David Hansom: Lewisham West and Penge

Now here’s a man we know plenty about, because David has helpfully uploaded his CV for potential voters to peruse. In it we can see that he is recently retired and is a fan of golf, as he is campaigning to protect the public golf course at Beckenham Place Park.

His CV, which we’ve now realised is very detailed having scrolled down it a bit, suggests he is a researcher, because the word ‘research’ appears many times. That’ll come in handy as he wrestles with such issues as a new residential development in Sydenham that will contain a massive 36% affordable housing, which suggests 64% will be unaffordable, and therefore remain empty.
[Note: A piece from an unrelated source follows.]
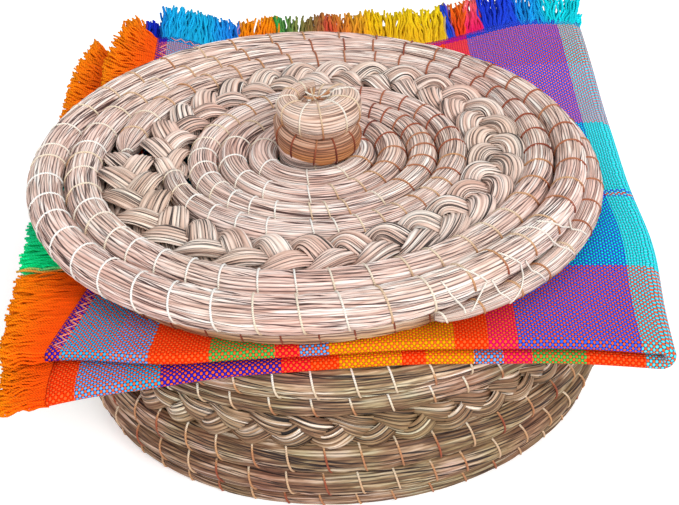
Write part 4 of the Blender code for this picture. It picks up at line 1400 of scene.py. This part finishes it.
backFringe = {
    "tips": 206 * mm,
    "hemY": 160 * mm,
    "inset": 2 * mm,
    "end": 130 * mm,
    "edge": 160.5 * mm,
    "edgeIn": 6 * mm,               # how far the right half of the edge draws in
    "edgeFrom": (60 * mm, 60 * mm),
    "swing": math.radians(16),
    "swingFrom": (112 * mm, 18 * mm),
    "shorter": 0.3,
    "middle": -8 * mm,
    "rise": 6 * mm,
    "cornerRise": 15 * mm,
    "riseFrom": (45 * mm, 60 * mm),
    "riseShares": (0.45, 0.1),      # of the corner's rise, at the left and at the right
    "seed": 71,
    "tints": stops(
        (-150, 255, 84, 0), (-103, 255, 84, 0), (-102, 20, 60, 210), (-96, 20, 40, 200), (-92, 20, 180, 240),
        (-70, 20, 190, 240), (-53, 30, 130, 235), (-52, 255, 120, 10), (-30, 255, 120, 10),
        (-29, 30, 170, 80), (0, 220, 30, 60), (20, 255, 190, 20), (61, 255, 205, 30), (62, 30, 70, 215),
        (66, 30, 80, 220), (67, 255, 60, 20), (71, 255, 70, 30), (72, 250, 20, 110), (82, 250, 20, 110),
        (83, 30, 60, 220), (101, 30, 80, 228), (103, 20, 150, 240), (115, 20, 180, 240),
        (118, 10, 225, 240), (160, 10, 225, 240)),
}


def tintsAt(places, rows):
    # the colour between two rows of place in mm and colour, by linear interpolation
    along = np.array([place for place, colour in rows]) * mm
    return blend3(places, along, np.array([colour for place, colour in rows]))


def tuftPiece(name, anchors, outward, length, rise, tints, level, seed, material):
    # each yarn leaves its anchor and waves as it goes: anchor + out · L t + side · a sin(kt) + rise · t²,
    # and its length and lean change slowly along the edge, so that the yarns gather into tufts
    rand = np.random.default_rng(seed)
    count = len(anchors)

    def spread(values):
        # for each yarn the least value and a random share of what is added to it
        least, more = values
        return least + more * rand.random((count, 1))

    share = np.linspace(0, 1, fringe["points"])
    run = np.hypot(anchors[:, 0], anchors[:, 1]) + anchors[:, 0] - anchors[:, 1]
    tuft = np.sin(run / fringe["wave"] + seed)
    tuft = tuft + fringe["wave2Share"] * np.sin(run / fringe["wave2"] + 2 * seed)
    most, byTuft, byChance = fringe["length"]
    lengths = length * (most + byTuft * tuft + byChance * (rand.random(count) - 0.6))
    side = unit(np.cross(outward, up))
    fanByChance, fanByTuft = fringe["fan"]
    fan = fanByChance * (rand.random(count) - 0.5) + fanByTuft * np.cos(run / fringe["wave"] + seed)
    direction = unit(outward + fan[:, None] * side)
    phaseLength, phaseSpread = fringe["phase"]
    phase = run[:, None] / phaseLength + phaseSpread * rand.random((count, 1))
    curl = spread(fringe["curl"])
    wave = spread(fringe["sideways"]) * np.sin(share * curl + 3 * phase) * share ** 0.5
    liftWave, liftSpread = fringe["lift"]
    lift = liftWave * np.sin(share * curl + 5 * rand.random((count, 1))) * share
    lift = lift + liftSpread * (rand.random((count, 1)) - 0.4) * share
    line = (anchors[:, None] + direction[:, None] * (lengths[:, None] * share)[..., None]
            + side[:, None] * wave[..., None] + up * (lift + rise[:, None] * share ** 2)[..., None])
    line = drape(line[..., 0], line[..., 1], line[..., 2], level)
    across, top = axesAlong(line, up)
    radius = fringe["yarn"] * (1 - fringe["taper"] * share) * np.ones((count, 1))
    rings = roundRings(line, across, top, radius, fringe["sides"])
    tint = np.append(np.clip(tints * spread(fringe["bright"]), 0, 1), np.ones((count, 1)), 1)
    tint = np.broadcast_to(tint[:, None, None], rings.shape[:3] + (4,)).copy()
    paler = fringe["paler"] * share[None, :, None] ** 2 * (tint[..., 0] > 0.5)
    tint[..., 1] = np.clip(tint[..., 1] + paler, 0, 1)
    return tubeMesh(name, rings, share[None] * lengths[:, None], {"tint": tint}, material)


def fringeRows(edgeX, edgeY, height, shift):
    # the edge's places once for each row of yarn, moved a little along the edge and up or down
    shiftX, shiftY = shift
    return np.concatenate([
        np.stack([edgeX + shiftX * row, edgeY + shiftY * row, height + row + 0 * edgeX], -1)
        for row in fringe["rowShares"] * napkin["half"]])


def leftTufts(name, level, hemOf, height, material):
    # along the left hem the yarns reach the same line, and near the back corner they swing towards the back
    y = np.arange(napkin["front"] + leftFringe["inset"], leftFringe["end"], fringe["spacing"])
    anchors = fringeRows(hemOf(y) + leftFringe["inset"], y, height, (0, fringe["rowShift"]))
    y = anchors[:, 1]
    swing = leftFringe["swing"] * easeFrom(y, *leftFringe["swingFrom"])
    outward = np.stack([-np.cos(swing), np.sin(swing), 0 * swing], -1)
    backShare = easeFrom(y, *leftFringe["backFrom"])
    length = (anchors[:, 0] - leftFringe["tips"]) * (1 - backShare) + leftFringe["backLength"] * backShare
    rise = leftFringe["rise"] * easeFrom(y, *leftFringe["riseFrom"])
    return tuftPiece(name, anchors, outward, length, rise, tintsAt(y, leftFringe["tints"]), level,
                     leftFringe["seed"] + level, material)


def backTufts(name, level, hemOf, height, material):
    # along the back edge the yarns reach the same line, shorter and swung to the right at the right corner
    start = hemOf(np.array([backFringe["hemY"]]))[0] + backFringe["inset"]
    x = np.arange(start, backFringe["end"], fringe["spacing"])
    edge = backFringe["edge"] - backFringe["edgeIn"] * easeFrom(np.abs(x), *backFringe["edgeFrom"]) * (x > 0)
    anchors = fringeRows(x, edge, height, (fringe["rowShift"], 0))
    x = anchors[:, 0]
    atCorner = easeFrom(x, *backFringe["swingFrom"])
    swing = backFringe["swing"] * atCorner
    outward = np.stack([np.sin(swing), np.cos(swing), 0 * swing], -1)
    length = (backFringe["tips"] - anchors[:, 1] - backSlant(x)) * (1 - backFringe["shorter"] * atCorner)
    far = easeFrom(np.abs(x - backFringe["middle"]), *backFringe["riseFrom"])
    rise = backFringe["rise"] + backFringe["cornerRise"] * far * np.where(x < 0, *backFringe["riseShares"])
    return tuftPiece(name, anchors, outward, length, rise, tintsAt(x, backFringe["tints"]), level,
                     backFringe["seed"] + level, material)


fringeYarn = twistedMaterial("fringeYarn", yarnFinish)
for pair, level, hemOf in (("upper", 1, upperHem), ("lower", 0, lowerHem)):
    for side, tufts in (("left", leftTufts), ("back", backTufts)):
        piece = tufts(f"fringe_{side}_{pair}", level, hemOf, napkin[pair], fringeYarn)
        finish(piece, "cloth", "fringe_yarn", f"{side}_fringe_{pair}")


# hem stitching: a zigzag of pink thread inside the left hem, on the top layer and on the lowest one, and
# along the back edge

zigzag = {
    "step": 3.0 * mm,
    "reach": 2.0 * mm,
    "inset": 4.2 * mm,
    "lift": 0.55 * mm,
    "thread": 0.28 * mm,
    "hemRun": (4 * mm, 270 * mm),
    "backRun": (8 * mm, 130 * mm),
}


def zigzagLine(s, t, acrossS, side):
    # straight stitches between points that stand to and fro by the reach, over the cloth or under it
    reach = zigzag["reach"] * np.where(np.arange(s.size + t.size - 1) % 2 == 0, 1, -1)
    corner = napkinPlace(s + reach * acrossS, t + reach * (1 - acrossS))
    corner = corner + np.array([0, 0, zigzag["lift"] * side])
    begin, end = corner[:-1, None], corner[1:, None]
    line = begin + (end - begin) * np.linspace(0, 1, 3)[None, :, None]
    return {"line": line, "out": np.broadcast_to(up, line.shape), "thread": zigzag["thread"],
            "tone": np.zeros(line.shape[:2])}


hemRun = np.arange(*zigzag["hemRun"], zigzag["step"])
backRun = np.arange(*zigzag["backRun"], zigzag["step"])
hemThread = twistedMaterial("hemThread", threadFinish, stops((0.0, 255, 170, 150), (1.0, 255, 120, 120)))
hem = finish(threadPiece("hem_zigzag", [
    zigzagLine(np.array([zigzag["inset"]]), hemRun, 1, 1),
    zigzagLine(np.array([napkin["width"] - zigzag["inset"]]), hemRun, 1, -1),
    zigzagLine(backRun, np.array([napkin["length"] / 2 - zigzag["inset"]]), 0, 1)],
    hemThread, sides=5), "cloth", "plaid_cotton")


# floor, light and camera

stage = {
    "floorSize": 6,
    "floor": 0.92,
    "floorGlow": 0.34,              # only for what the camera sees, so that it lights nothing
    "world": 0.82,
    "lamps": {"sun": (1.65, 42, 36), "fill": (0.62, 70, 6)},    # strength, tilt and turn in degrees
    "lampAngle": 25,
    "lens": 82.08,
    "sensor": 36,
    "clip": 0.02,
    "tilt": 33.487,                 # degrees that the camera looks down, and is turned about its own axis
    "roll": 3.4885,
    "eye": (0.0006, -0.6255, 0.4706),
}


def seenDirectly(tree):
    # 1 for what the camera sees, also in gloss or through something clear, and 0 for what lights the object
    rays = addNode(tree, "LightPath").outputs
    seen = maths("MAXIMUM", rays["Is Camera Ray"], rays["Is Glossy Ray"])
    return maths("MAXIMUM", seen, rays["Is Transmission Ray"])


bpy.ops.mesh.primitive_plane_add(size=stage["floorSize"], location=(0, 0, 0))
floor = bpy.context.object
floor.name = "floor"
made, tree, shader = newMaterial("paleFloor", 0.9, 0.1)
feed(shader.inputs["Base Color"], (stage["floor"],) * 3)
glow = addNode(tree, "Emission", Strength=maths("MULTIPLY", seenDirectly(tree), stage["floorGlow"]))
both = addNode(tree, "AddShader")
feed(both.inputs[0], shader.outputs[0])
feed(both.inputs[1], glow.outputs[0])
feed(tree.nodes["Material Output"].inputs["Surface"], both.outputs[0])
floor.data.materials.append(made)

world = bpy.data.worlds.new("studio")
scene.world = world
world.use_nodes = True
tree = world.node_tree
background = tree.nodes["Background"]
feed(background.inputs["Color"], (1, 1, 1))
feed(background.inputs["Strength"], weightedSum(stage["world"], (seenDirectly(tree), 1 - stage["world"])))

for name, (strength, tilt, turn) in stage["lamps"].items():
    light = bpy.data.lights.new(name, "SUN")
    light.energy = strength
    light.angle = math.radians(stage["lampAngle"])
    lamp = bpy.data.objects.new(name, light)
    lamp.rotation_euler = (math.radians(tilt), math.radians(turn), 0)
    scene.collection.objects.link(lamp)

cameraData = bpy.data.cameras.new("camera")
cameraData.lens = stage["lens"]
cameraData.sensor_width = stage["sensor"]
cameraData.clip_start = stage["clip"]
camera = bpy.data.objects.new("camera", cameraData)
tilt, roll = math.radians(stage["tilt"]), math.radians(stage["roll"])
forward = np.array([0, math.cos(tilt), -math.sin(tilt)])
right = np.array([1.0, 0, 0])
over = np.cross(right, forward)
placed = np.eye(4)
placed[:3, 0] = math.cos(roll) * right - math.sin(roll) * over
placed[:3, 1] = math.sin(roll) * right + math.cos(roll) * over
placed[:3, 2] = -forward
placed[:3, 3] = stage["eye"]
camera.matrix_world = Matrix(placed.tolist())
scene.collection.objects.link(camera)
scene.camera = camera
scene.view_settings.view_transform = "Standard"
print("floor, lights and camera ready")

bpy.context.view_layer.update()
No change there then.

Mahtab Aziz: Leyton and Wanstead

Another detail-free candidate. Who are you Mahtab? Are you this bloke?

If so, the crooks of Leyton and Wanstead had better watch out. And there are a few, and a few more, and more still. Bloody hell, what are they on over there?

Michael Doherty: Uxbridge and South Ruislip

Michael Doherty is a man fighting for justice for those denied it, as his Twitter feed explains at some length. He is the man behind Justice Now, which seeks to inform on corruption, whistleblowing and anything where the common man or woman gets trampled on by faceless corporations, multinational organisations and all those other things we all hate so much but probably work for.

A classic ‘standing up for the little guy’ candidate, and given the other people on this particular ballot paper, we would be very happy to see Michael as the MP for Uxbridge and South Ruislip come 8 May. But having said that...

Jenny Thompson: Uxbridge and South Ruislip

Just to confuse things there’s another independent in the same constituency, presumably drawn to the area by the cameras trained on London’s soon-to-be-part-time Mayor. Got her own website and everything! Stopping HS2 seems to be the main focal point of Jenny’s campaign, though she’s decided to plaster her site with lots of pictures of trains. Londonist likes trains, so we’re very confused now; are we meant to want more trains or less?

On her ‘other major issues’ page, she has a section entitled ‘Remove Katie Hopkins as a Columnist’, in reference to a campaign about the divisive tabloid writer. Could just stop buying The Sun, no?

Nicholas Ward: Westminster North

Talking of HS2, Nicholas Ward is also up in arms about it and using it to fuel his campaign in Westminster North. Like Jenny Thompson he has a very informative website to back him up, suggesting fierce opposition to HS2 among members of the web development community. Or maybe they just hate going up north, and we can’t blame them for that.

Nicholas even includes a page explaining why he’s standing as an independent rather than for a political party. He believes that “the House of Commons would benefit from the election of a number of MPs who have no party-political affiliation and who participate in proceedings independently, not adopting collective policy decisions but rather speaking and voting as individuals”. And he’s probably right about that.

Ellie Merton: Walthamstow

Ellie Merton’s first reason for believing she’s the best candidate running in Walthamstow is “I am a woman”. Though that seems a flimsy line of thought given that half of everyone can say that, Londonist heard an insane statistic the other day, that fewer than 400 women have ever been MPs in the House of Commons. It’s one of those stats you really have to marvel at, so yes, it’s a fair enough reason for Ellie to want in.

But beyond that she’s promoting a pleasantly centre-left agenda of renationalisation, and end to heavy-handed austerity, greater participation in and funding for the arts and the like. Her website mentions she’s had some grief with the Royal Mail delivering her leaflets inside a political party’s booklet (doesn’t say which one) and an erroneous online connection with Al Murray’s nonsense in Kent. A sensible candidate deserves better. For what it’s worth Ellie — and you and Londonist both know that’s naff all — you have our vote.